When high-profile looters are arrested, their cases disappear in court. When banks defraud millions, the judiciary ensures no real consequences follow. When politicians and business tycoons steal public funds, the courts grant them endless injunctions, delays, and acquittals.
Judges and justices who dare to act independently are either removed, bribed, blackmailed, or silenced. Many of them owe their appointments to the very criminals they are supposed to hold accountable.
This is why the rich in Nigeria do not fear the law. They own the courts.
Nigeria is filled with men who, on paper, have no businesses, no industries, no known sources of income—yet they live in unimaginable wealth. They drive Rolls-Royces, own mansions across Europe and Dubai, fly first class at will—without scrutiny.
Why? Because their wealth is not accidental. It is payment for their role in this system.
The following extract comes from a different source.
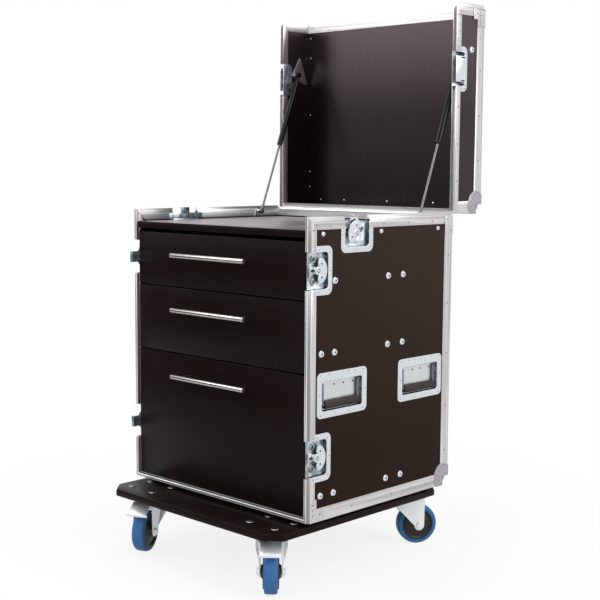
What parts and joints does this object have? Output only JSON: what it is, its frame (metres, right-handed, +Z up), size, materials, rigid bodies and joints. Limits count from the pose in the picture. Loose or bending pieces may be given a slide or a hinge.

They do not innovate. They do not produce. Their only job is to maintain the status quo.
At the core of this operation sits the Central Bank of Nigeria. An institution with the power to create money from thin air—yet accountable to no one. It moves wealth in silence, sustaining the system that keeps Nigerians trapped in poverty.
Every naira devaluation, every fraudulent subsidy, every manipulated financial policy serves one purpose: to extract and transfer wealth upwards.
Nigeria’s problem is not mismanagement—it is deliberate, systematic looting.
The first step to dismantling this system is understanding its design. The masses must realize that their suffering is not random—it is carefully engineered. The next step is rejecting their distractions. The more Nigerians see beyond tribalism, beyond party lines, beyond staged political rivalries—the closer we get to collapsing their house of cards.
Because no system—no matter how entrenched—can survive when the people it exploits finally wake up.